— Task requirements —
Extract from the entries below, exactly as given, only the lines from the line containing "# cross panel: outline" to the line containing "cad_parts[node].hide_render = cad_parts[node].hide_viewport", both lines included.

— Material for this task —
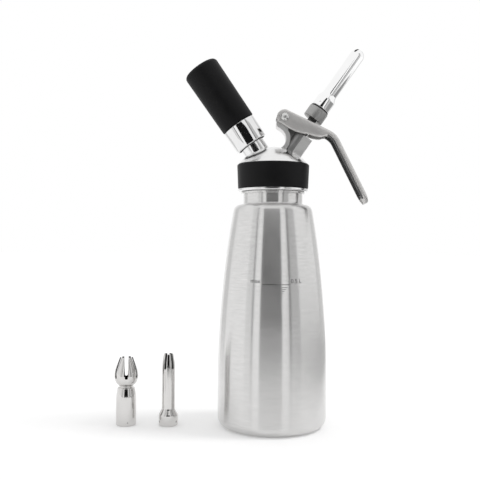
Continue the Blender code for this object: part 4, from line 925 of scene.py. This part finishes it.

--

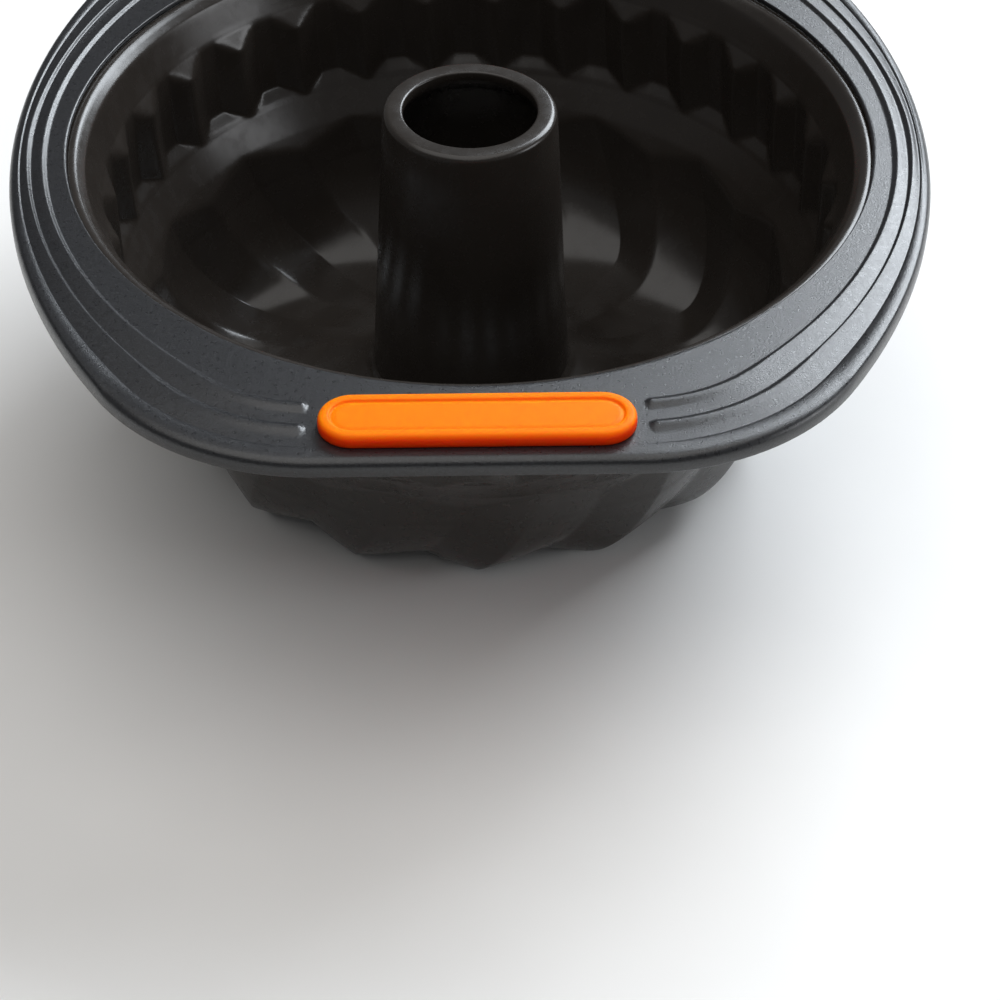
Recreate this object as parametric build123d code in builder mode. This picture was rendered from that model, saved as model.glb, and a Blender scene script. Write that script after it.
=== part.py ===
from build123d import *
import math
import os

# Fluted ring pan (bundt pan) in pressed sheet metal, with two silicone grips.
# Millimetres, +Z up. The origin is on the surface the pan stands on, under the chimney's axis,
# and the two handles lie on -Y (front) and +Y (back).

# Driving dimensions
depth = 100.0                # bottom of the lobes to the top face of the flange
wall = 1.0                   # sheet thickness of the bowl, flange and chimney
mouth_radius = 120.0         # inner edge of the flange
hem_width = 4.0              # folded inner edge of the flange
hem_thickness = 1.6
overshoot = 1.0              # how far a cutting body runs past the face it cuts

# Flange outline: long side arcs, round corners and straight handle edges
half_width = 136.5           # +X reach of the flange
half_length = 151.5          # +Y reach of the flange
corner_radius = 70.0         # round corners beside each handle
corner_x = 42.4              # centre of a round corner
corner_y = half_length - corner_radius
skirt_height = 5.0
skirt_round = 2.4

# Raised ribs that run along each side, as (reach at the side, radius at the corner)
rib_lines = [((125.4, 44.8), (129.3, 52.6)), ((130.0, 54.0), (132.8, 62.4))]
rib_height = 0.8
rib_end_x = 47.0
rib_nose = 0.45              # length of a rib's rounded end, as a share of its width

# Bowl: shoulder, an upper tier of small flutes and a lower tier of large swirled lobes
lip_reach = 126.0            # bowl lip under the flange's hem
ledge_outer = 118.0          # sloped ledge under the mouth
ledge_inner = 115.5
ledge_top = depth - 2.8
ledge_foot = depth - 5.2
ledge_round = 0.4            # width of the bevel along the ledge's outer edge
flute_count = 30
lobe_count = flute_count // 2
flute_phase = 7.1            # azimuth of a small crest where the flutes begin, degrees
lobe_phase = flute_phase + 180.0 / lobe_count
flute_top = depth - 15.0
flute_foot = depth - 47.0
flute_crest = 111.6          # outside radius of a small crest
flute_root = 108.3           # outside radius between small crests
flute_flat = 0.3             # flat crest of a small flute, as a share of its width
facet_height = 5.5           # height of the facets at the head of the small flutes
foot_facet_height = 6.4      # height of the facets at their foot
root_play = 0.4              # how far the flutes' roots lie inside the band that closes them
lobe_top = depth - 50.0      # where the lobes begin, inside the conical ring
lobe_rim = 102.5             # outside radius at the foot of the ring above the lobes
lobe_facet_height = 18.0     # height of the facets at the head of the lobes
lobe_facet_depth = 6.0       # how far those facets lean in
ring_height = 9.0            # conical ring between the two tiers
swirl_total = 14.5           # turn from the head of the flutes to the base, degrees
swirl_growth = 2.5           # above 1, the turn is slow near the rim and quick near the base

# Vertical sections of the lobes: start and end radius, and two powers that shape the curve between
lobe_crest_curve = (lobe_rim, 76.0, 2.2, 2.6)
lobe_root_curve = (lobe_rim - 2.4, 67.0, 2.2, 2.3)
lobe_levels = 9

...

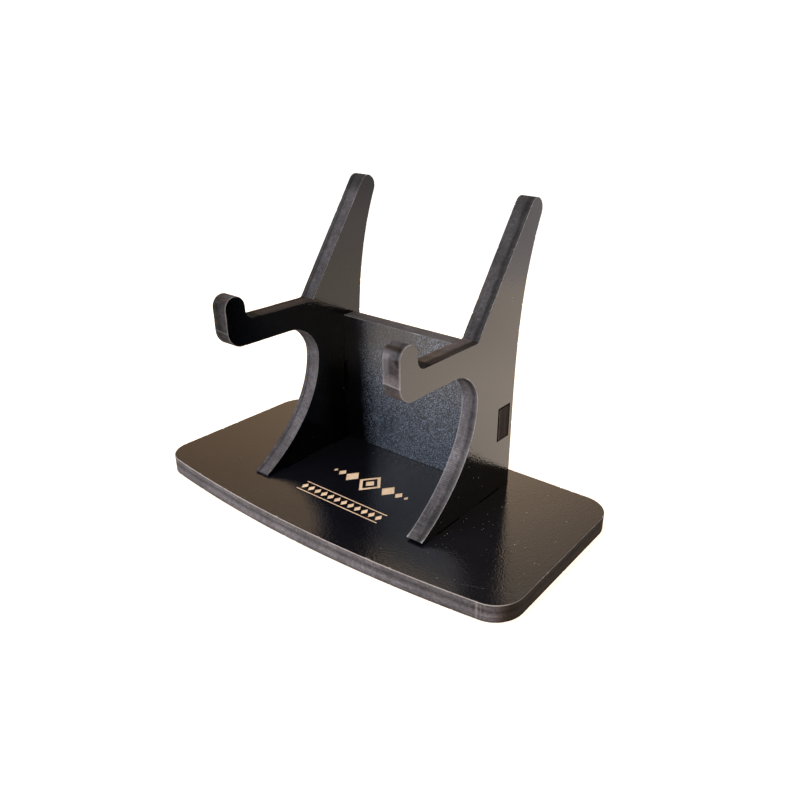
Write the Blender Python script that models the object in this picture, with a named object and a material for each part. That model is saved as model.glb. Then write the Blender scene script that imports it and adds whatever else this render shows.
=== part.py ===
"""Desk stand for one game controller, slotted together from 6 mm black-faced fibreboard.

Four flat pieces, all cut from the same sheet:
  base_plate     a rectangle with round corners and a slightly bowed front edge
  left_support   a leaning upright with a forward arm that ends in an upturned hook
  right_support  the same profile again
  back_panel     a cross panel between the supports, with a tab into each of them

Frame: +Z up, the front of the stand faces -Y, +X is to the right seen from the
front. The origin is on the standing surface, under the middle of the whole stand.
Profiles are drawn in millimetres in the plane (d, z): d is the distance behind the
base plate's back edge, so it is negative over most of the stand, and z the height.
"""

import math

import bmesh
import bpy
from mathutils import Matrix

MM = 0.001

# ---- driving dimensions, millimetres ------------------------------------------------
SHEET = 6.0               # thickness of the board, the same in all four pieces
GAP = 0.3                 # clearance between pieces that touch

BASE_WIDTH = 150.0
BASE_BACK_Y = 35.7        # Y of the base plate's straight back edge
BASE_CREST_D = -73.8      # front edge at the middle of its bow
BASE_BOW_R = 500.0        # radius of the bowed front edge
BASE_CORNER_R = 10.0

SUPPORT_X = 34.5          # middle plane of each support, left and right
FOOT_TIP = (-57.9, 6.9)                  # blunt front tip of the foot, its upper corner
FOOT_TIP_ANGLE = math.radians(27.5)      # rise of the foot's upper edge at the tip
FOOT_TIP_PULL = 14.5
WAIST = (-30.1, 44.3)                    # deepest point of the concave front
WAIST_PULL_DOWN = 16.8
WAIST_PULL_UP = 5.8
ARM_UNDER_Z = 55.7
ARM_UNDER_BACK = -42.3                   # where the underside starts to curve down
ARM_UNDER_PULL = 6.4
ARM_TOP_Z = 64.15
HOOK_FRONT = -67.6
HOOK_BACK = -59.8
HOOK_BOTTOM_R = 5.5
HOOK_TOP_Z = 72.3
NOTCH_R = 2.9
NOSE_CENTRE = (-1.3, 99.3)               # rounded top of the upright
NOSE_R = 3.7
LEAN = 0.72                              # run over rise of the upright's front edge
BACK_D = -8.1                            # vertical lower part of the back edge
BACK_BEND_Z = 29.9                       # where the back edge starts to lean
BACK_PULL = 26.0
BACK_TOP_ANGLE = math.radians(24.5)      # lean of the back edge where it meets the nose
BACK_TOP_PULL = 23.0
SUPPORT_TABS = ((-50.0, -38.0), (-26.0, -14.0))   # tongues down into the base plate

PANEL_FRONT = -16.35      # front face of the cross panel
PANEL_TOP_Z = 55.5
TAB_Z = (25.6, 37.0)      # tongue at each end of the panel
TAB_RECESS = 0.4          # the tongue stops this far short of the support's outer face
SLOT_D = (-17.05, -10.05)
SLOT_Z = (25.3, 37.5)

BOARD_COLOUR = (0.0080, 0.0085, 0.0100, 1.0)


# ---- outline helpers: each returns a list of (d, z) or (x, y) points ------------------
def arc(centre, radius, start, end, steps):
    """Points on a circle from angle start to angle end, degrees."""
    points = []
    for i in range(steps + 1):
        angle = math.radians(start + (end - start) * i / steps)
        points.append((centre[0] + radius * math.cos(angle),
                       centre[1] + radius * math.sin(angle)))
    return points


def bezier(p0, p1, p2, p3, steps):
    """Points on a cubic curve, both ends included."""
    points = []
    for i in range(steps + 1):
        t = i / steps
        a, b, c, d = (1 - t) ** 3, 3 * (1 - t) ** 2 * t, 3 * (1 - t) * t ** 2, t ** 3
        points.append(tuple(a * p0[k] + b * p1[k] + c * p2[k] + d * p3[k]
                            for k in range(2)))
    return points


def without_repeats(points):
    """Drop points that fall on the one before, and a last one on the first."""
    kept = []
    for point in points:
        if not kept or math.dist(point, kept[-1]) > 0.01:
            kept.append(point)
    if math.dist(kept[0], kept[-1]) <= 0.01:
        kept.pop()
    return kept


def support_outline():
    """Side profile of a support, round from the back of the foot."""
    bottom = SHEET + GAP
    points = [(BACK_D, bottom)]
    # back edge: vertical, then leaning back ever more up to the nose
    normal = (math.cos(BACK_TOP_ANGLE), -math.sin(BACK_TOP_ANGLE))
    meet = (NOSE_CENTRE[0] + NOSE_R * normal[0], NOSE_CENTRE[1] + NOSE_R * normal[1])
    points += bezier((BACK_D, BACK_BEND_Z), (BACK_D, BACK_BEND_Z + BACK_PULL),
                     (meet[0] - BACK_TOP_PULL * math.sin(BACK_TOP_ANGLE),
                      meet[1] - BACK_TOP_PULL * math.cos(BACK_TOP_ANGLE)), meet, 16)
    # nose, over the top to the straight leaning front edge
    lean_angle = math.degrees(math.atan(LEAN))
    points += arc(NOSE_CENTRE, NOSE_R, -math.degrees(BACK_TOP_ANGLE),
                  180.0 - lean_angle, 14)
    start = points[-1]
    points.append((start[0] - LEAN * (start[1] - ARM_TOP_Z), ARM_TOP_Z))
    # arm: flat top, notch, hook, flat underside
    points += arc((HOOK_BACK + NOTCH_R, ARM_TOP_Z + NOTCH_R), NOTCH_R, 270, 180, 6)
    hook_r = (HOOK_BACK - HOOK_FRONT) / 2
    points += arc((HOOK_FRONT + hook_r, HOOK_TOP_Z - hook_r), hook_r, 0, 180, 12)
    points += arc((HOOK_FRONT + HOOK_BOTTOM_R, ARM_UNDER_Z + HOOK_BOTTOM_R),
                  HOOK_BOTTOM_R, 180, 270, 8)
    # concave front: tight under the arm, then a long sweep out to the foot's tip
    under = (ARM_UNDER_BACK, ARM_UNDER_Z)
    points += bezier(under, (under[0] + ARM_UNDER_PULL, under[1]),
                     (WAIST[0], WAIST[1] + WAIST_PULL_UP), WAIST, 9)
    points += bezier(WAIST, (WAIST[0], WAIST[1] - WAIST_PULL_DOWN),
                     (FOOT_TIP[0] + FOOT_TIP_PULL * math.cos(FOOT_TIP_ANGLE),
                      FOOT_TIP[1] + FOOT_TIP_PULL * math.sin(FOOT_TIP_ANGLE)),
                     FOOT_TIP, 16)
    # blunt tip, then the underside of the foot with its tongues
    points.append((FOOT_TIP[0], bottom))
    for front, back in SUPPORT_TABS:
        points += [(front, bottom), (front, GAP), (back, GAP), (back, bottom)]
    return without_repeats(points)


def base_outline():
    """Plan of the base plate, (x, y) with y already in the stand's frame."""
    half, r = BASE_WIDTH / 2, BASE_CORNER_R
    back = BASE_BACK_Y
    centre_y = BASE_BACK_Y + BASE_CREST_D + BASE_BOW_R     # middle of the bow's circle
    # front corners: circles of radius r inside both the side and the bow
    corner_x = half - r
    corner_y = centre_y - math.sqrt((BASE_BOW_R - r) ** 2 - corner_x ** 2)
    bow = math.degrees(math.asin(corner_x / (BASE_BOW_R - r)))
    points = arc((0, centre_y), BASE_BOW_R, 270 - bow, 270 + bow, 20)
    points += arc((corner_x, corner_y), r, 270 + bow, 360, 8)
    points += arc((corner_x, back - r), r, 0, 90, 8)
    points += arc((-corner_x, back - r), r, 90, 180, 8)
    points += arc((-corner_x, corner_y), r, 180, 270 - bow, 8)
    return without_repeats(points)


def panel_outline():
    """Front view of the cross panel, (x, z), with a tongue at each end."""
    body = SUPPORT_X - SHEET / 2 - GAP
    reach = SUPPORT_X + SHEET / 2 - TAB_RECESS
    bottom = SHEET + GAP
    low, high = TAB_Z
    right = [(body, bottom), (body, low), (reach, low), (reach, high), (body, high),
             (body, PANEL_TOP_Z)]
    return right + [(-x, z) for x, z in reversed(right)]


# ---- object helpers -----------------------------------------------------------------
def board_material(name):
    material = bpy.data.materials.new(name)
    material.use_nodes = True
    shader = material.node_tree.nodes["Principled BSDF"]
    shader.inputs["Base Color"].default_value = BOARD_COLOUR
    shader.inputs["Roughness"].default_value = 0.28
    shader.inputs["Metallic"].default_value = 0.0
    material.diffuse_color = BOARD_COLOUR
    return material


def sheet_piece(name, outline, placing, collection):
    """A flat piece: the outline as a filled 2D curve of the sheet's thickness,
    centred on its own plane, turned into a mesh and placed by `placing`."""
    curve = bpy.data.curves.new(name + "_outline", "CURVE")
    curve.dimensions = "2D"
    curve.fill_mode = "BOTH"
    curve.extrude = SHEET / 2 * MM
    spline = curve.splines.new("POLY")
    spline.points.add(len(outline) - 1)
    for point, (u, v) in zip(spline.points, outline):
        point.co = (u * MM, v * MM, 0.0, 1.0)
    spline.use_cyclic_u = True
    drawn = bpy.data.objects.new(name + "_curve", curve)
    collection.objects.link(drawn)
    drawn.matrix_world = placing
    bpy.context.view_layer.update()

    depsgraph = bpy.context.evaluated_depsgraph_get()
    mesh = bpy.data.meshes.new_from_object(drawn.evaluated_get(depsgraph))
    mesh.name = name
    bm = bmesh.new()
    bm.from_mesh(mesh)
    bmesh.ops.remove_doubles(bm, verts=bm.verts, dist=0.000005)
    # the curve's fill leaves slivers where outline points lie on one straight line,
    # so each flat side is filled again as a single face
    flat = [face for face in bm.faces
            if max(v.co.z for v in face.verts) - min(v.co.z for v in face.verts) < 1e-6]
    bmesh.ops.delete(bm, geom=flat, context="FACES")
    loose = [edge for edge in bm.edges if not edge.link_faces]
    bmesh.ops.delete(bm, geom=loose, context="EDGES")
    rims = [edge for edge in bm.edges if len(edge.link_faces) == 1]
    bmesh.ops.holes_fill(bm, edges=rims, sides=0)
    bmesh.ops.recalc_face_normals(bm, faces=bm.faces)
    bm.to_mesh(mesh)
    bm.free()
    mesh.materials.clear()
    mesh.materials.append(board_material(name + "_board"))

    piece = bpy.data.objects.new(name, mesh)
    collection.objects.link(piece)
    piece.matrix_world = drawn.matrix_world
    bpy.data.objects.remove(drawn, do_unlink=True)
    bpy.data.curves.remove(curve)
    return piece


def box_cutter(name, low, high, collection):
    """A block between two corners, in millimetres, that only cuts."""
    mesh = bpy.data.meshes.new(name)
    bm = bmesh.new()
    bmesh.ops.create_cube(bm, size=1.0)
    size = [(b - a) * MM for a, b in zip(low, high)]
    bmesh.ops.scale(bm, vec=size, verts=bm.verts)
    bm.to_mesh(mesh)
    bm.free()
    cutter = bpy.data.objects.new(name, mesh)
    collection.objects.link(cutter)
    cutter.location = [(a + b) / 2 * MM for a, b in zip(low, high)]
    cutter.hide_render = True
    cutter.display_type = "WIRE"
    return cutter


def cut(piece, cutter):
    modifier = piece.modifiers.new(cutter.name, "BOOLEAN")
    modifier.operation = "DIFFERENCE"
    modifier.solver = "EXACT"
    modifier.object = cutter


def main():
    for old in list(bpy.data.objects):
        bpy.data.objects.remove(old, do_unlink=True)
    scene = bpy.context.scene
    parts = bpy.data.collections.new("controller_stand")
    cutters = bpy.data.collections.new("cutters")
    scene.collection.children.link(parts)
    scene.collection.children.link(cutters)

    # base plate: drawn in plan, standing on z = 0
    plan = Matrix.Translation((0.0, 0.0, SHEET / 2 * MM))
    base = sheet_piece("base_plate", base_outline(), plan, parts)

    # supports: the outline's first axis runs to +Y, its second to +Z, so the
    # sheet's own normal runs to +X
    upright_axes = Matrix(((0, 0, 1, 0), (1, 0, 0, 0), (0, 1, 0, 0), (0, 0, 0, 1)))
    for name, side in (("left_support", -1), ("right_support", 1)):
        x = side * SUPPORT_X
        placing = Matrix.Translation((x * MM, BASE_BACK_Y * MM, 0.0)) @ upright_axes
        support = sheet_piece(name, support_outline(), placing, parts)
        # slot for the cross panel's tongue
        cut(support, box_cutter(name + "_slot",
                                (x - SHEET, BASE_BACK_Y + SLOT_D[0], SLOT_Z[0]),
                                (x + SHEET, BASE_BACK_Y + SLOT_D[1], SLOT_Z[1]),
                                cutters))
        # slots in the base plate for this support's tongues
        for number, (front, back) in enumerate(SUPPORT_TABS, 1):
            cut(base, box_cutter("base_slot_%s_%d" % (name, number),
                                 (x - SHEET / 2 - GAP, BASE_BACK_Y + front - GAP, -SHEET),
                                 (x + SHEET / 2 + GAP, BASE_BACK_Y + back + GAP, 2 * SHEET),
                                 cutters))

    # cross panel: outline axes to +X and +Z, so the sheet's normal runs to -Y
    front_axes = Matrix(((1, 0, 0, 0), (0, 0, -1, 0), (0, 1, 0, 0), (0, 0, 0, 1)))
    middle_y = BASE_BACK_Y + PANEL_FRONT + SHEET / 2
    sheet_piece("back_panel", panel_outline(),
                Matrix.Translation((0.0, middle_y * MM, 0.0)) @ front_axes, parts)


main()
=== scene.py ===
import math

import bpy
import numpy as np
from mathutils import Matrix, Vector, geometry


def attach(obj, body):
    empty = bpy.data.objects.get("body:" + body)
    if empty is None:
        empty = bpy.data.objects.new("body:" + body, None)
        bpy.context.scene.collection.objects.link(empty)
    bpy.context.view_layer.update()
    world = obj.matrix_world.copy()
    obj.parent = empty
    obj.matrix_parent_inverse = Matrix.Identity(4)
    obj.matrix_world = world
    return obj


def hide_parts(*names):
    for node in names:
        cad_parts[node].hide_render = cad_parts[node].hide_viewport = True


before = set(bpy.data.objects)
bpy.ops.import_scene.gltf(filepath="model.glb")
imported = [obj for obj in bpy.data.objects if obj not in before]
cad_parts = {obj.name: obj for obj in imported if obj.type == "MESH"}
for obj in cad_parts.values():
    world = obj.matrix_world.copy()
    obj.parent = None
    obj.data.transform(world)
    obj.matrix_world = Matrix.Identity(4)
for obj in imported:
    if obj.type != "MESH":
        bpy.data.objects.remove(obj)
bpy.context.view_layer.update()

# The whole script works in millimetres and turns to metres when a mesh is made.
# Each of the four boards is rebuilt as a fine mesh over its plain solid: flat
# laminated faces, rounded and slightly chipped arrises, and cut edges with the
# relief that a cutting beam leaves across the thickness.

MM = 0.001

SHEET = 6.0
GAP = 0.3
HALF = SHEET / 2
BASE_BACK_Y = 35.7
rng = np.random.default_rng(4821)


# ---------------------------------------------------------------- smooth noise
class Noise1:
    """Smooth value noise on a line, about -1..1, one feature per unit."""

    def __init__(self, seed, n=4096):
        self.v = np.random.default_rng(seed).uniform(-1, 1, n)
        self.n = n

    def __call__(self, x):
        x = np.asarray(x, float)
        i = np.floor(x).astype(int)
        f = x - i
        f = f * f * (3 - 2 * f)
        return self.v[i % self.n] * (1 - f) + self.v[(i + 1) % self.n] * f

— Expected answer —
    # cross panel: outline axes to +X and +Z, so the sheet's normal runs to -Y
    front_axes = Matrix(((1, 0, 0, 0), (0, 0, -1, 0), (0, 1, 0, 0), (0, 0, 0, 1)))
    middle_y = BASE_BACK_Y + PANEL_FRONT + SHEET / 2
    sheet_piece("back_panel", panel_outline(),
                Matrix.Translation((0.0, middle_y * MM, 0.0)) @ front_axes, parts)


main()
=== scene.py ===
import math

import bpy
import numpy as np
from mathutils import Matrix, Vector, geometry


def attach(obj, body):
    empty = bpy.data.objects.get("body:" + body)
    if empty is None:
        empty = bpy.data.objects.new("body:" + body, None)
        bpy.context.scene.collection.objects.link(empty)
    bpy.context.view_layer.update()
    world = obj.matrix_world.copy()
    obj.parent = empty
    obj.matrix_parent_inverse = Matrix.Identity(4)
    obj.matrix_world = world
    return obj


def hide_parts(*names):
    for node in names:
        cad_parts[node].hide_render = cad_parts[node].hide_viewport = True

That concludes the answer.